The neurologic features of COVID-19 infection still remain under investigation as a growing number of reports indicates the potential for cognitive symptoms in certain patient cases. Recent research has examined high-resolution magnetic resonance imagery to reveal microvascular brain injury and inflammation in COVID-19 patients who have died, however, no evidence of direct SARS-CoV-2 viral attack in tissue samples has been reported. The damage is reportedly caused by thinning and leaky brain blood vessels tied to the viral infection, per a letter recently published in the New England Journal of Medicine.
Neurologic Features of COVID-19
Led by Avindra Nath, MD, clinical director of the National Institute of Neurological Disorders and Stroke (NINDS), a team of researchers conducted a study examining brain tissue samples of COVID-19 patients – 16 cases from the New York City chief medical examiner’s office and 3 from the University of Iowa. Ages ranged from 5 to 73 with a median of 50; 14 patients had chronic illnesses, including diabetes and hypertension, and 11 had been found dead or had died suddenly.
The study’s authors analyzed 11.7T MRI images of 13 patients at 25 μm resolution for the olfactory bulb and at 100 μm for the brain along with conventional histopathological brain exams of 18 patients.
Of 16 patients with available medical histories, 1 experienced delirium, 5 had mild respiratory symptoms, 4 presented with acute respiratory distress syndrome, 2 had pulmonary embolism, and the symptoms were unknown in the case of 3 patients.
Microvascular Injury Present
The research team reported that magnetic resonance microscopy revealed punctate hyperintensities representing areas of microvascular injury and fibrinogen leakage in 9 cases that directly correlated with histopathological exams which showed the thinning of the basal lamina of endothelial cells. At the same time, they found that punctate hyperintensities in 10 patients corresponded to congested blood vessels with areas of fibrinogen leakage and relatively intact vasculature. Perivascular-activated microglia, macrophage infiltrates, and hypertrophic astrocytes were observed in 13 patients, while in 8 cases T cells were found in perivascular spaces and in lumens adjacent to endothelial cells.
They also observed minimal perivascular inflammation but no vascular occlusion which was consistent with the findings of prior research. However, there was no evidence of direct viral attack in any of the patients.
“The cause of this was not clear but is most likely due to damage from the immune cells or lymphocytes. We found some lymphocytes attached to the endothelial cells in the blood vessels and in the perivascular regions,” Dr. Nath told MedPage Today.
COVID-19 Virus Detection
The virus was not detected by polymerase chain reaction with multiple primer sets, RNA sequencing of several areas of the brain, or RNA in situ hybridization and immunostaining. It is possible that SARS-CoV-2 was cleared by the time of death or that viral copy numbers were below the level of detection.

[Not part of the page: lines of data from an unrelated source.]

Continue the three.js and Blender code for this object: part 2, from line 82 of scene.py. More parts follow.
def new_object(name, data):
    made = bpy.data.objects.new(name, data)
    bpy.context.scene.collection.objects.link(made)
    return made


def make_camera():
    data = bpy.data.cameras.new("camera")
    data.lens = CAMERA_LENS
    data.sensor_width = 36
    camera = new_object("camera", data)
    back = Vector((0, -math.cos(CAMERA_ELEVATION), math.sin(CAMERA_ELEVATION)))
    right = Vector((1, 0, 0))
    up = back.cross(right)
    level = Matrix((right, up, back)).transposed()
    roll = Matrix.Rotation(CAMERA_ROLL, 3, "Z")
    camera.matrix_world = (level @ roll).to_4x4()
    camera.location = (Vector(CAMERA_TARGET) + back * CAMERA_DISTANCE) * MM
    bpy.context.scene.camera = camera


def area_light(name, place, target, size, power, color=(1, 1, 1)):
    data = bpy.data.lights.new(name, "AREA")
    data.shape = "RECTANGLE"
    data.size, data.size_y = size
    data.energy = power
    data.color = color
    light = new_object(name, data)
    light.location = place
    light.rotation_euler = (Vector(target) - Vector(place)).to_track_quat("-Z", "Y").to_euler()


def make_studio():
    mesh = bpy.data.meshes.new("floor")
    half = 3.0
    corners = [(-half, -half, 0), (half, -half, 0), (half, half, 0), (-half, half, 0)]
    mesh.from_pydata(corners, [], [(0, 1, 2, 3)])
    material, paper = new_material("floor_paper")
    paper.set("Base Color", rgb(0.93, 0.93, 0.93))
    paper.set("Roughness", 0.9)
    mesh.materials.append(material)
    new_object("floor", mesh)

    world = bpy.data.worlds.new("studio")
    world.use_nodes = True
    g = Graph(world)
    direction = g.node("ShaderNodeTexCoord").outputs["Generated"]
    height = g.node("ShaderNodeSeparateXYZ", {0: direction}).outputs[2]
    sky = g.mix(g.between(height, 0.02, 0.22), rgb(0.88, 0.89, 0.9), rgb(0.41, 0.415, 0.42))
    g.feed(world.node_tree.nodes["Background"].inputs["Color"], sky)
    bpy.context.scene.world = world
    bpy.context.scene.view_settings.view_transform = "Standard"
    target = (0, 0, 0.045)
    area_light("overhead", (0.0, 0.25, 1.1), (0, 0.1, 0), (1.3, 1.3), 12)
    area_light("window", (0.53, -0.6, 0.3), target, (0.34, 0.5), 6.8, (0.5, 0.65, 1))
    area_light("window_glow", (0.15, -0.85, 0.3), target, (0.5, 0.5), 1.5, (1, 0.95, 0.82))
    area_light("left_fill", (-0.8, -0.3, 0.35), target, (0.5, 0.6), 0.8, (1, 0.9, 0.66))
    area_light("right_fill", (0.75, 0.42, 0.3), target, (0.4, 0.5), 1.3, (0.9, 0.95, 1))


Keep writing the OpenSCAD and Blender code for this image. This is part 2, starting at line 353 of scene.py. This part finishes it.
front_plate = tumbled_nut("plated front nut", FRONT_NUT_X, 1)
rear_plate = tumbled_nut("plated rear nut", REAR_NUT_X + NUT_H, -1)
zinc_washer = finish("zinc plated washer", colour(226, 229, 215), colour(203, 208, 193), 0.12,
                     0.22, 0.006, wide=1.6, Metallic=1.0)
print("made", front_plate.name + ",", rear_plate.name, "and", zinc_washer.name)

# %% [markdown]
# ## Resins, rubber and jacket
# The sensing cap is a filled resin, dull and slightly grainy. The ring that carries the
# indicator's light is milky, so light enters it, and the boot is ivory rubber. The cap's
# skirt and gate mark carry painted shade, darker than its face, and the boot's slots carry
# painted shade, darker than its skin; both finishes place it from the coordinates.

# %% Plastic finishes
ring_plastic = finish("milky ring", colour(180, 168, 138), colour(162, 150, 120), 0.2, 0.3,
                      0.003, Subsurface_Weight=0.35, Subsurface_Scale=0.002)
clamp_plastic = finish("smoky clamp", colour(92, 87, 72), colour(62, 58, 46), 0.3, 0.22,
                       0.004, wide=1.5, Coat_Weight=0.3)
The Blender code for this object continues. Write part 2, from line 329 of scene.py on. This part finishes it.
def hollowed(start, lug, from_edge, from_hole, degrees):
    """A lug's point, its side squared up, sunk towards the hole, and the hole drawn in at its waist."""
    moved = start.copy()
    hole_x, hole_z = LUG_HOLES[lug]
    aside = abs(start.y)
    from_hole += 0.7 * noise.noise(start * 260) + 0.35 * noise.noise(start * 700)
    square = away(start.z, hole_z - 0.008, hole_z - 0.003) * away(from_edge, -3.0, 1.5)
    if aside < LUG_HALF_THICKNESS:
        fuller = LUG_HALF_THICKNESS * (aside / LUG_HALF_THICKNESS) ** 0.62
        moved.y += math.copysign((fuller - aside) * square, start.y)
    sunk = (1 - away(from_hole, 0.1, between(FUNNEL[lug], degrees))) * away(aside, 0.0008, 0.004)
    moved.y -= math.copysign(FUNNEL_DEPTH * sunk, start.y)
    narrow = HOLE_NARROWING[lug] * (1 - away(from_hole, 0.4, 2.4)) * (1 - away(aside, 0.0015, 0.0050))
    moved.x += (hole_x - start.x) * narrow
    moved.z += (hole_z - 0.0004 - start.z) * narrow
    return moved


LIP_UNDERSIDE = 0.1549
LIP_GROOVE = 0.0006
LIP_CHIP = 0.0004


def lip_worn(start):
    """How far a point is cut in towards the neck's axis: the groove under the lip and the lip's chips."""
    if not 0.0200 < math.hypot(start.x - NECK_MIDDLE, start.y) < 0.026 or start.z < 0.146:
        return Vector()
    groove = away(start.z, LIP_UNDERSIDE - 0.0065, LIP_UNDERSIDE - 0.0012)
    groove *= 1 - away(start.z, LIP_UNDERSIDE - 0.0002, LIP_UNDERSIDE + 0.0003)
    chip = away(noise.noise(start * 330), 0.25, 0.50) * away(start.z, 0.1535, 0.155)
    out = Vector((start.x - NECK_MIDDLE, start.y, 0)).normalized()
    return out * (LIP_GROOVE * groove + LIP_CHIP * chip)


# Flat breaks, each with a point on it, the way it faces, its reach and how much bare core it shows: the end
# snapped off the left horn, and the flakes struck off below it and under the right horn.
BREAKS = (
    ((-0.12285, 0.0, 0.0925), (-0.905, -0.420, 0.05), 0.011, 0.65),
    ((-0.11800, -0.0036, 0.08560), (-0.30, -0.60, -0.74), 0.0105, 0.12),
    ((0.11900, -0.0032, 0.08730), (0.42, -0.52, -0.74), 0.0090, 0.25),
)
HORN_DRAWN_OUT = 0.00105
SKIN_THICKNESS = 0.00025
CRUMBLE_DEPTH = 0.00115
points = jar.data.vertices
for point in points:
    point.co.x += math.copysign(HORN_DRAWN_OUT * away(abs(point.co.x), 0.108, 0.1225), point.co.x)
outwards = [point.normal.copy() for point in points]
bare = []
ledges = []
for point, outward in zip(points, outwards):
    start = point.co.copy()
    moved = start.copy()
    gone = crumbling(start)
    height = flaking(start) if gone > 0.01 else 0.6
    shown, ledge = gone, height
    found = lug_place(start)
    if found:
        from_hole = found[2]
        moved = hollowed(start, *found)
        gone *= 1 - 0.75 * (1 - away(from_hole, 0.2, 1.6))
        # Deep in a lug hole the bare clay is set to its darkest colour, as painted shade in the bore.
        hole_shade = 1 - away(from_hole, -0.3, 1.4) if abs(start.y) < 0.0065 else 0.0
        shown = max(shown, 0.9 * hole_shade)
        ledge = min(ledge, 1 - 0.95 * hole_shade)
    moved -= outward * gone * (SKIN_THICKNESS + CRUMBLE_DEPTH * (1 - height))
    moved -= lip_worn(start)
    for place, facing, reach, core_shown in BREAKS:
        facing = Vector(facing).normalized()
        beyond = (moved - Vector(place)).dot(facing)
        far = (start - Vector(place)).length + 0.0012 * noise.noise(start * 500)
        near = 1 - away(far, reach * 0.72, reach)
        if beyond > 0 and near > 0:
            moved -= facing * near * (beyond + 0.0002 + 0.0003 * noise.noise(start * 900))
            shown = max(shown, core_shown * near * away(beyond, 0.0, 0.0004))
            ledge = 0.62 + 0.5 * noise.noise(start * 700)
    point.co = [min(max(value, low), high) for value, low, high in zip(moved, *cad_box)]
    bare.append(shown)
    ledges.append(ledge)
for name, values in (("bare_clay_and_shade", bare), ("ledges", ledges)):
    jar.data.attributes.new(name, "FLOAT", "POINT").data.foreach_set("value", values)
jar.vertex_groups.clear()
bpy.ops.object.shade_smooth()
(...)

“The inflammatory response is key to the neuropathogenesis of this syndrome, since we were unable to find virus in the brain,” Nath added. “The study potentially has important implications for long-term damage to several structures in the brain, particularly the olfactory bulb and the brainstem.”
Other researchers found SARS-CoV-2 RNA and protein in the brain and nasopharynx of patients who died with the virus, with highest levels of viral RNA detected in the olfactory mucous membrane. As such, further investigation is needed to determine the underlying causes of brain injury in previous cases.
“We were completely surprised,” Nath said. “Originally, we expected to see damage that is caused by a lack of oxygen. Instead, we saw multifocal areas of damage that is usually associated with stroke and neuroinflammatory disease.”
The latest findings suggest neurologic damage was not caused by direct brain infection yet with limited clinical information still available no conclusions can be drawn about how these findings relate to neurologic features of COVID-19. Currently, further studies are underway to help characterize the pattern of neuronal injury in autopsy materials. Additionally, NINDS researchers are investigating a cohort of COVID-19 patients with neurologic sequelae to identify whether they also presented with microvascular injury and whether inflammatory infiltrates can be associated with persistent neurologic symptoms.